Aah, okay, I where a little confused about the Vulkan_FFT.cpp. It seemed a little weird to have everything in the .h file, and not just the functions you want to expose in the library.

Again, I know no C++ and a very limited amount of C, so don’t put to much value in my comment. You seem to be very fond of switch statements, consider not stuffing to much code into each case. It make the flow hard to follow. Break the case code into functions and call those.

You have a switch with 40 cases, to load the SPIR-V. I feel like there’s a better way to deal with that. Maybe just a strict naming convention, so having the ID is enough to locate the file.
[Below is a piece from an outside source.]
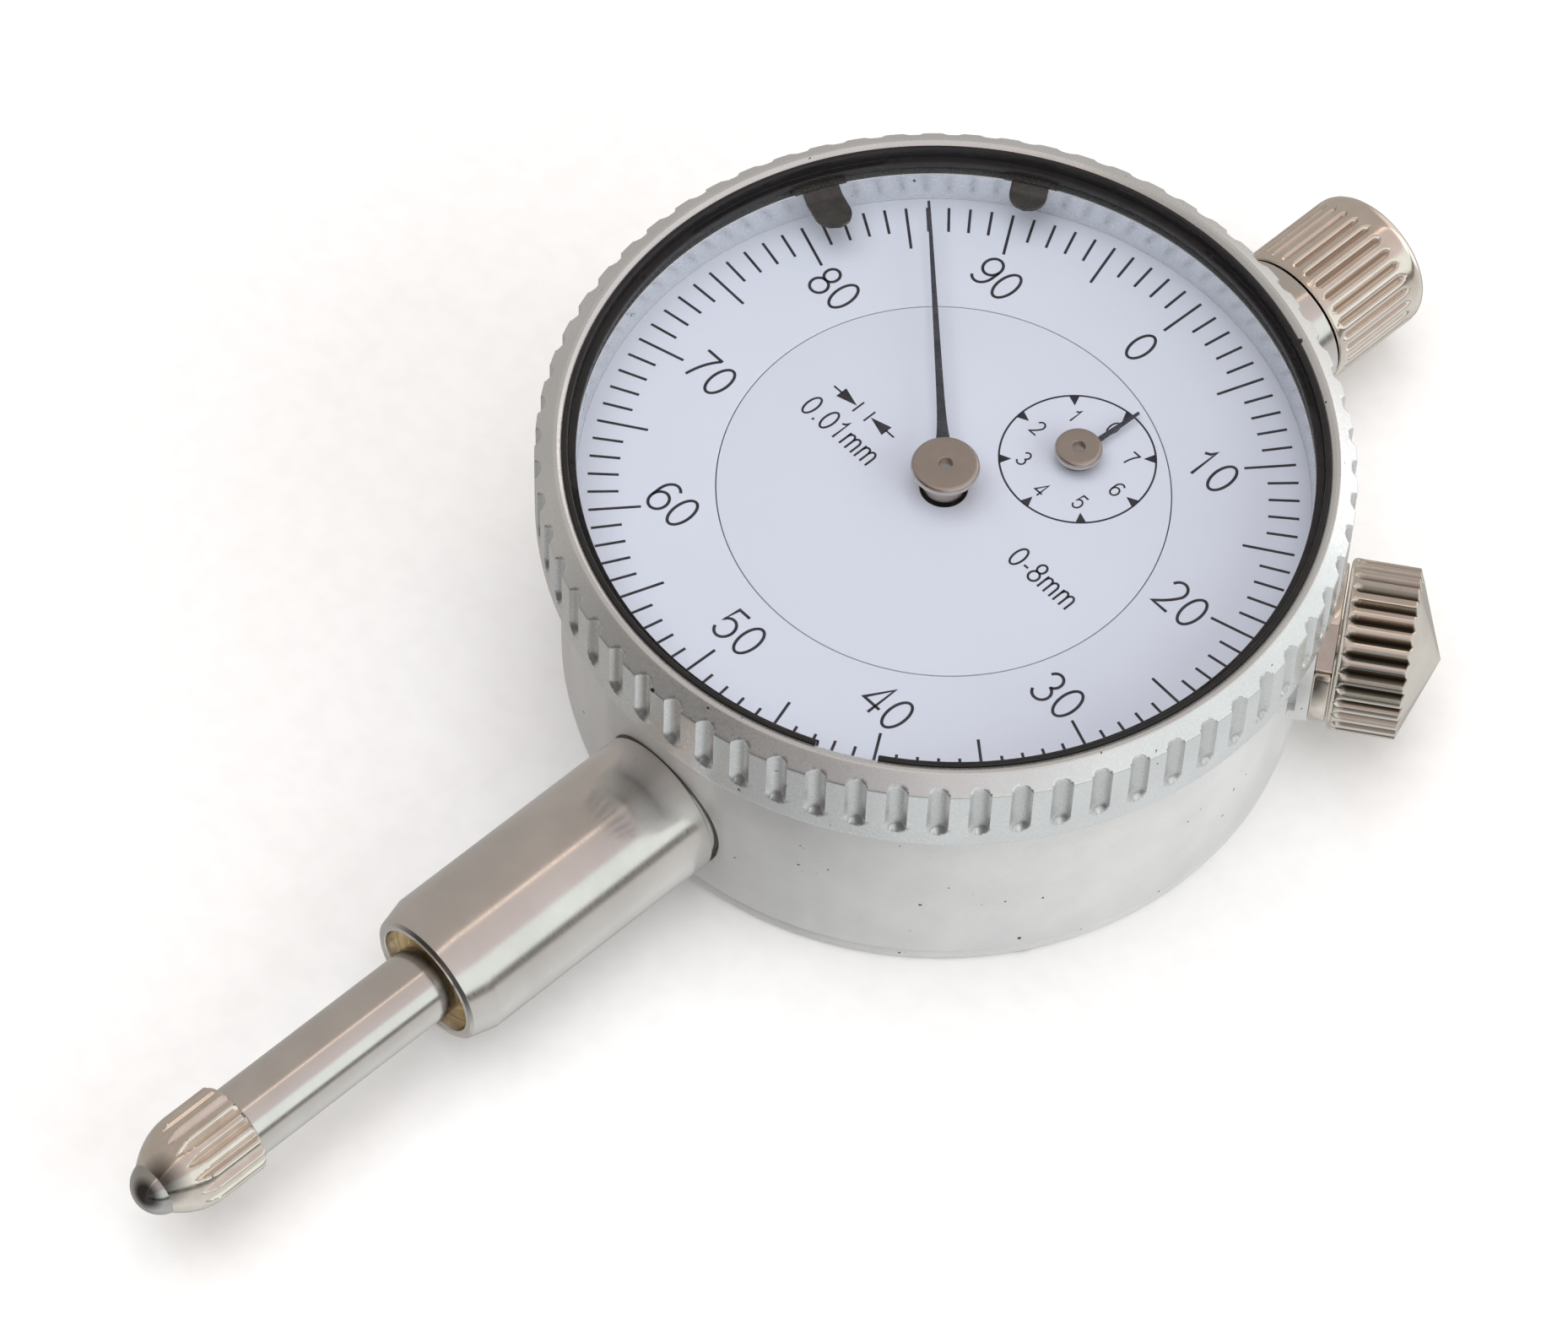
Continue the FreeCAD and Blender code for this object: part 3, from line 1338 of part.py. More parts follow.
def bezel_snap_ring():
    """A spring-wire ring in the spigot's groove; it is open where the clamp shoe passes."""
    low = size.groove_low + 0.04
    ring = padded("SnapRing", low, size.snap_thick, circles=[
        (0.0, 0.0, size.snap_outer), (0.0, 0.0, size.snap_inner),
    ])
    half = size.snap_opening_half
    depth = size.snap_outer - size.snap_inner + CUT_MARGIN * 2
    height = size.snap_thick + CUT_MARGIN * 2
    corner = radial(size.snap_inner - CUT_MARGIN, -half, low - CUT_MARGIN)
    opening = box(half * 2, depth, height, corner, CLAMP_TURN)
    publish(cut(ring, [opening], "BezelSnapRing"), "bezel_snap_ring")


def crystal_gasket():
    """The black split ring that holds the crystal; the limit markers slide beneath its lip."""
    body = turned("GasketRing", [
        (size.track_radius, size.seat_height),
        (size.seat_radius, size.seat_height),
        (size.seat_radius, size.rim_height - size.gasket_drop),
        (size.track_radius, size.rim_height - size.gasket_drop),
        (size.track_radius, size.gasket_top),
        (size.bezel_wall - size.gasket_play, size.gasket_top),
        (size.bezel_wall - size.gasket_play, size.gasket_height),
        (size.track_radius, size.gasket_height),
    ])
    turn = hand_turn(size.split_turn)
    half = size.split_width / 2
    inner = size.bezel_wall - CUT_MARGIN
    depth = size.seat_radius - inner + CUT_MARGIN
    height = size.rim_height - size.seat_height + CUT_MARGIN * 2
    corner = turn.multVec(Vector(-float(half), float(inner), 0))
    split = box(size.split_width, depth, height, (corner.x, corner.y, size.seat_height - CUT_MARGIN), turn)
    publish(cut(body, [split], "CrystalGasket"), "crystal_gasket")


def crystal():
    """The flat window, pressed in just under the rim."""
    top = size.gasket_top + size.crystal_thick
    body = turned("Crystal", [
        (0.0, size.gasket_top),
        (size.crystal_radius, size.gasket_top),
        (size.crystal_radius, top - size.crystal_edge),
        (size.crystal_radius - size.crystal_edge, top),
        (0.0, top),
    ])
    publish(body, "crystal")


def limit_marker(name, label, turn, tip, lean):
    """A tolerance marker: an arc foot in the track and a round-ended blade over the scale."""
    foot_half = float(size.marker_foot_half)
    outer = size.marker_foot_outer
    inner = size.marker_foot_inner
    low_angle = 90.0 - foot_half
    high_angle = 90.0 + foot_half
    foot = padded(name + "Foot", size.marker_low, size.marker_high - size.marker_low, [
        (outer * cosine(low_angle), outer * sine(low_angle), outer),
        (outer * cosine(high_angle), outer * sine(high_angle)),
        (inner * cosine(high_angle), inner * sine(high_angle), -inner),
        (inner * cosine(low_angle), inner * sine(low_angle)),
    ])
    half = size.marker_width / 2
    blade = padded(name + "Blade", size.marker_blade_low, size.marker_blade_thick, [
        (-half, size.marker_foot_inner + 0.1),
        (-half + lean, tip + half, half * 1.05),
        (half + lean, tip + half),
        (half, size.marker_foot_inner + 0.1),
    ])
    marker = fused([foot, blade], name)
    publish(place(marker, (0.0, 0.0, 0.0), hand_turn(turn)), label)


# Build ---------------------------------------------------------------------


def build():
    case_body()
    back_cover()
    back_cover_screws()
    stem()
    lower = -(size.stem_end - size.stem_lip)
    plain_bush("StemBush", "stem_bush", lower, size.bush_length, size.stem_bore)
    cap_sleeve()
    plain_bush("UpperBush", "upper_bush", size.boss_inner, size.bush_length, size.stem_bore)
    dust_cap()
    clamp_washer()
    clamp_screw()
    clamp_shoe()
    rear_plate()
    front_plate()
    plate_pillars()
    plate_screws()
    front_plate_screws()
    pinion_cock()
    cock_screws()
    guide_rail()
    guide_rail_screws()
    pivot_bushes()
    spring_post()
    return_spring()
    hairspring()
    hairspring_stud()
    spindle()
    contact_point()
    contact_ball()
    guide_pin()
    guide_pin_roller()
    rack_pinion_arbor()
    wheel("TransferGear", "transfer_gear", size.arbor_radius, drive_spot(), transfer_turn())
    centre_arbor()
    counter_arbor()
    wheel("TakeupGear", "takeup_gear", size.counter_arbor_radius, counter_spot(), takeup_turn())
    hairspring_collet()
    main_hand()
    main_hand_hub()
    small_hand()
    small_hand_hub()
    dial_centre_disc()
    dial_feet()
    scale_ring()
    bezel_ring()
    bezel_snap_ring()
    crystal_gasket()
    crystal()
    limit_marker("MarkerA", "limit_marker_a", size.marker_a_turn, size.marker_a_tip, 0.25)
    limit_marker("MarkerB", "limit_marker_b", size.marker_b_turn, size.marker_b_tip, 0.0)


def check_and_export():
    """Refuse any failed object or bad shape, then write one file per node."""
    doc.recompute()
    for item in doc.Objects:
        if "Invalid" in item.State or "Error" in item.State:
            raise ValueError(f"{item.Label} failed: {item.State}")
    for piece in nodes:
        shape = piece.Shape
        if shape.isNull() or not shape.isValid() or not shape.Solids:
            raise ValueError(f"{piece.Label} has no valid solid")
    os.makedirs("parts", exist_ok=True)
    for piece in nodes:
        piece.Shape.exportStep(f"parts/{piece.Label}.step")
        box_of = piece.Shape.BoundBox
        print(f"{piece.Label:20s} solids {len(piece.Shape.Solids)} volume {piece.Shape.Volume:9.3f}"
              f" z {box_of.ZMin:6.2f} {box_of.ZMax:6.2f} y {box_of.YMin:7.2f} {box_of.YMax:7.2f}")


build()
check_and_export()
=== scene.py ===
import json
import math

import bmesh
import bpy
from mathutils import Matrix, Vector


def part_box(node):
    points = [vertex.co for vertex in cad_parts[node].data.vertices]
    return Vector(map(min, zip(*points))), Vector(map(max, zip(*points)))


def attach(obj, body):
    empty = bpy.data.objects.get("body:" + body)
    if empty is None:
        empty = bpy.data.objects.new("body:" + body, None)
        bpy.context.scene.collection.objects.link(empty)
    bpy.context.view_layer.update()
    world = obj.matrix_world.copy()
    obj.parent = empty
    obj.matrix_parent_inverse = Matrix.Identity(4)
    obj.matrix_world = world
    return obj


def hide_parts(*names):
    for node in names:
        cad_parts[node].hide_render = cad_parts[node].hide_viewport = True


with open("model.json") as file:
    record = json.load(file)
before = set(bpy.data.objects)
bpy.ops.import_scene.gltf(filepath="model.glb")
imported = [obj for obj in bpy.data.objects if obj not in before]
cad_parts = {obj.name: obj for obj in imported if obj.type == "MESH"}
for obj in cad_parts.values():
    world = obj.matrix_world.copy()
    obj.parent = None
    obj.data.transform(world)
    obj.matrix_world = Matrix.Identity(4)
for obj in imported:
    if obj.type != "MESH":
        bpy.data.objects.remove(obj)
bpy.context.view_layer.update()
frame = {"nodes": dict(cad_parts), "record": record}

# Sizes are in millimetres, as on the drawing, and become metres when a mesh is made.
MM = 0.001


def middle(node):
    low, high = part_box(node)
    return (low + high) / 2 / MM


def top(node):
    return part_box(node)[1].z / MM


def bottom(node):
    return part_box(node)[0].z / MM


def reach(node):
    """The largest radius about Z of a node that is centred on Z."""
    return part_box(node)[1].x / MM


LINE_HEIGHT = middle("spindle").z
COUNTER = middle("small_hand_hub").to_2d()
DIAL = top("dial_centre_disc")
SLOTS = {row["node"]: row["material_slot"] for row in frame["record"]["subparts"]}

# Directions on the dial are clockwise from +Y, as a dial is read.
CLAMP_TURN = 53.6
DIAL_ZERO = 1.735
COUNTER_ZERO = -2.6
MAIN_TURN = 311.3
SMALL_TURN = 3.6
CLAMP_LINE = middle("clamp_screw").z


def clockwise(degrees):
    return Matrix.Rotation(math.radians(-degrees), 4, "Z")


# Each turns a shape made about Z so that it lies along +Y, or along the clamp's line.
TIPPED = Matrix.Rotation(math.radians(-90), 4, "X")
ALONG_SPINDLE = Matrix.Translation((0, 0, LINE_HEIGHT)) @ TIPPED
ALONG_CLAMP = Matrix.Translation((0, 0, CLAMP_LINE)) @ clockwise(CLAMP_TURN) @ TIPPED


# Camera, floor and lights --------------------------------------------------

CAMERA_AZIMUTH = -45.305
CAMERA_ELEVATION = 55.716
CAMERA_ROLL = 2.518
CAMERA_PLACE = (7.844, 1.191, -329.086)
FOCAL_LENGTH = 141.7
FILL_WATTS = 3.0
KEY_WATTS = 1.1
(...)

Impressive work in anycase.

29athrowaway 5 years ago |

Rendering a triangle in Vulkan will make you cry.

Narann 5 years ago | |

With OpenGL you draw a triangle, and eventually write a pipeline.

With Vulkan you write a pipeline, and eventually draw a triangle.

exDM69 5 years ago | | |

Best explanation of the two APIs I've ever heard.

OpenGL "hello triangle" is short only if you cut corners. If you do it the way you'd do in a production app, you're not that far off from the lines of code it takes to do it in Vulkan. It's still less, but on the same order of magnitude.

0-_-0 5 years ago | | |

OpenGL gives you a Toyota, Vulkan gives you the parts to a Ferrari

NL807 5 years ago | |

That's because Vulkan is designed to render millions of triangles, not one.

You wouldn't use Vulkan to render a single triangle for the same reasons why you wouldn't use a helicopter to get a bottle of milk from your local shop.

Reelin 5 years ago | |

What's your point? So will writing your own custom UI toolkit, or manually doing your own font rendering, or implementing a custom equivalent to TensorFlow, or writing your own implementation of the C standard library, or ...

If you don't need low level control, you should be using middleware or a full blown engine (Godot, Unity, Unreal, etc).

meekrohprocess 5 years ago | |

Eh, it's an investment.

Debugging your first segfault will also make you cry, but it's good for you. It builds character, and prepares you for the more insidious segfaults that are lurking out in the tall grasses.